The twist in The Ledge, when it comes, is so unexpected that you’re left wondering if there has been a printing error in the text.
Which is exactly what White loves about the genre.
“I think part of it (the twist, the misdirection) is it’s expected, it’s part of the trope,” he reflects. “The best crime books … they have some sort of twist … you’re not supposed to pick whodunit until the author wants you to.
“I try to sort of work in this weird percentage which is probably around 60 per cent familiar and 40 per cent original and new. It’s like writing a film. You have to have certain things happen … acts one, two and three, etc. But it’s about bringing something new to that.
“In Australia at the minute, I think me and my peers are standing on the shoulders of giants, but then doing something new with it … giving the reader a new experience. That’s the intellectual reason, but the emotional reason is it’s just so fun and challenging. I love writing within limitations, and I think that that brings out my best.”
Then guess what. Another harried moment.
“Hang on,” he says, holding the phone away from his ear. “What’s that kiddo? Hang on two secs, sorry. What’s out there? Who’s out there? There’s someone at my door. I’m so sorry.”
There’s a flurry of muffled conversation.
“The neighbours have left the cat out and it might be in our yard,” he reports. “I’ve got two very panicked people looking for their pet.”
Then to his daughter: “I think they’ve lost their cat, kiddo, but it’ll turn up. We can help them if you want. Go look out the window and see if you can spot anything.”
Then to the phone: “Yes. Sorry. What was I talking about?”
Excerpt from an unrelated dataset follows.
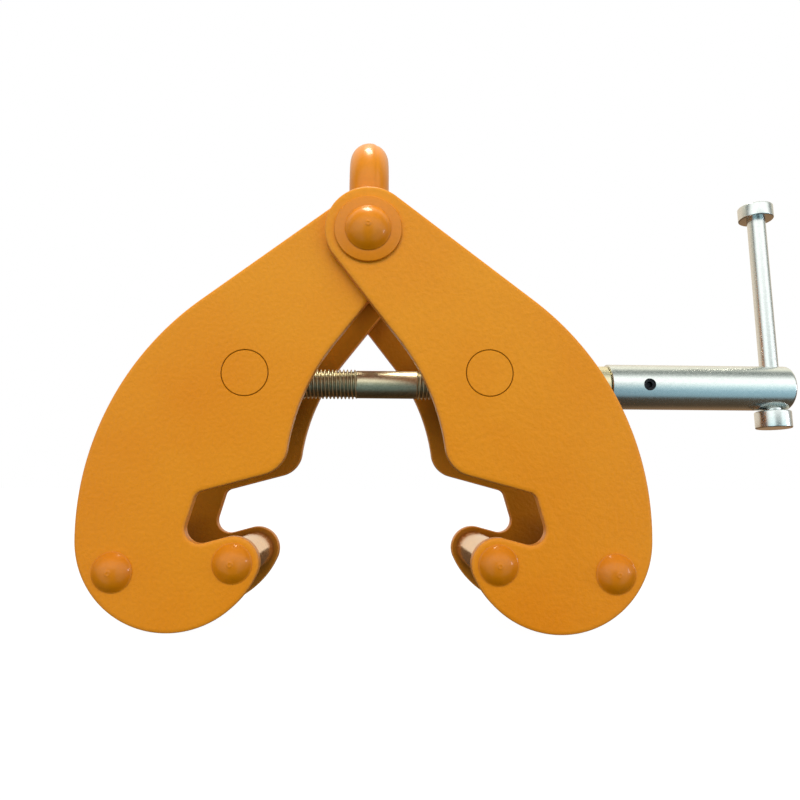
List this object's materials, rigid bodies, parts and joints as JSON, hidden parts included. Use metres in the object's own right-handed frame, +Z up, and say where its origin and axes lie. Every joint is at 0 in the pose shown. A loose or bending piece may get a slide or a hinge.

Then, seemingly, to himself, a parent again, hostage to the harried moment: “I might join the great cat hunt. My daughter’s out there. She’s got no top on. She’s wandering around and I’ve got people looking through my bushes.
“It’s an insane asylum.”
The Ledge by Christian White is published on September 24 by Affirm Press ($34.99). White will start his national tour at Roaring Stories in Sydney on September 26.